● WRITTEN EXERCISE
Would you print the material exactly, starting at its first line and ending at the line holding "FRONT_LEG_END_Z = 0.057"?

● COLLECTED MATERIAL
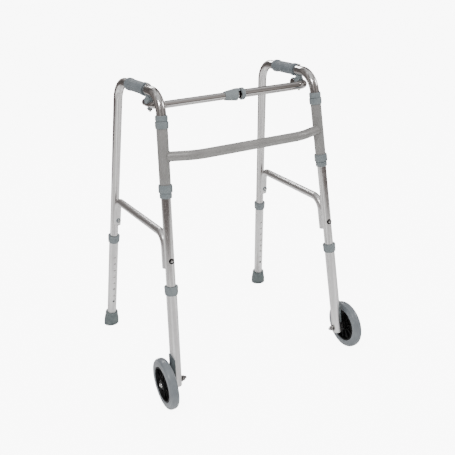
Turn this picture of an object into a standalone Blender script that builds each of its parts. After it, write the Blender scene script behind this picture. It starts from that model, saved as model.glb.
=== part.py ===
"""Folding two-wheeled walking frame with telescoping legs.

Metres, +Z up. The wheels are at the front, which faces -Y; the user stands behind the
frame and faces -Y too, so the user's right-hand side frame is the one at -X. The origin
is on the floor, under the middle of the whole frame.
"""
import math

import bmesh
import bpy
from mathutils import Matrix, Vector

# ---------------------------------------------------------------- driving dimensions
# Each side frame lies in a plane x = side * (HALF_WIDTH + TOE_OUT * y - LEAN_IN * z),
# with y counted backwards from the front leg's foot on the floor.
HALF_WIDTH = 0.274
TOE_OUT = 0.033
LEAN_IN = 0.064
FRONT_RAKE = 0.0785
REAR_FOOT = 0.537
REAR_RAKE = 0.221
HANDLE_Z = 0.842
FRONT_BEND = 0.055
REAR_BEND = 0.070

LEG_R = 0.0127
LEG_BORE = 0.0112
LOWER_R = 0.0147
LOWER_BORE = 0.0131
GAP = 0.0003
COLLAR_BORE = 0.0131

FRONT_BUTTON_Z = 0.160
REAR_BUTTON_Z = 0.148
HOLE_PITCH = 0.0254
HOLES_BELOW = 2
HOLES_ABOVE = 5
HOLE_R = 0.0038
BUTTON_R = 0.0032
TUBE_PAST_BUTTON = 0.034

LEG_COLLAR_Z = 0.324
LEG_COLLAR_R = 0.0187
LEG_COLLAR_LENGTH = 0.024
FRONT_LEG_END_Z = 0.057

SLEEVE_R = 0.0146
SLEEVE_BORE = 0.0134
SLEEVE_TOP_Z = 0.7727
SLEEVE_END_Z = 0.6025
BUSHING_CAP = 0.0040
UPPER_BUSHING_R = 0.0169
UPPER_SKIRT = 0.0135
LOWER_BUSHING_R = 0.0181
LOWER_SKIRT = 0.0165
STOP_R = 0.0160
STOP_LENGTH = 0.0138

CROSSBAR_Z = 0.689
CROSSBAR_R = 0.0127
CROSSBAR_BORE = 0.0112
CROSSBAR_Y = 0.020
CROSSBAR_BEND_X = 0.155
CROSSBAR_BEND = 0.120

BRACE_R = 0.0110
BRACE_BORE = 0.0096
BRACE_Z = 0.482
BRACE_BEND = 0.036
BRACE_FRONT_END_Z = 0.391
BRACE_REAR_END_Z = 0.400
RIVET_Z = 0.419
RIVET_R = 0.0030
RIVET_HOLE_R = 0.0033
RIVET_HEAD_R = 0.0066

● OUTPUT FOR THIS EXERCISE
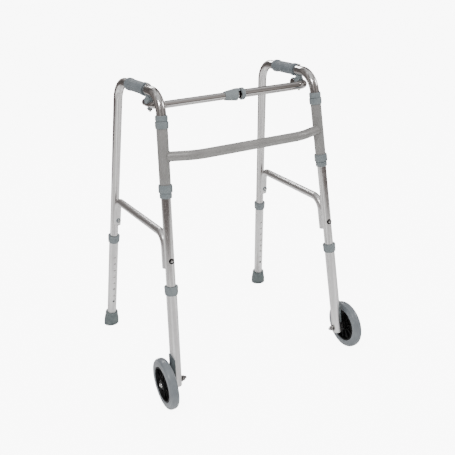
Turn this picture of an object into a standalone Blender script that builds each of its parts. After it, write the Blender scene script behind this picture. It starts from that model, saved as model.glb.
=== part.py ===
"""Folding two-wheeled walking frame with telescoping legs.

Metres, +Z up. The wheels are at the front, which faces -Y; the user stands behind the
frame and faces -Y too, so the user's right-hand side frame is the one at -X. The origin
is on the floor, under the middle of the whole frame.
"""
import math

import bmesh
import bpy
from mathutils import Matrix, Vector

# ---------------------------------------------------------------- driving dimensions
# Each side frame lies in a plane x = side * (HALF_WIDTH + TOE_OUT * y - LEAN_IN * z),
# with y counted backwards from the front leg's foot on the floor.
HALF_WIDTH = 0.274
TOE_OUT = 0.033
LEAN_IN = 0.064
FRONT_RAKE = 0.0785
REAR_FOOT = 0.537
REAR_RAKE = 0.221
HANDLE_Z = 0.842
FRONT_BEND = 0.055
REAR_BEND = 0.070

LEG_R = 0.0127
LEG_BORE = 0.0112
LOWER_R = 0.0147
LOWER_BORE = 0.0131
GAP = 0.0003
COLLAR_BORE = 0.0131

FRONT_BUTTON_Z = 0.160
REAR_BUTTON_Z = 0.148
HOLE_PITCH = 0.0254
HOLES_BELOW = 2
HOLES_ABOVE = 5
HOLE_R = 0.0038
BUTTON_R = 0.0032
TUBE_PAST_BUTTON = 0.034

LEG_COLLAR_Z = 0.324
LEG_COLLAR_R = 0.0187
LEG_COLLAR_LENGTH = 0.024
FRONT_LEG_END_Z = 0.057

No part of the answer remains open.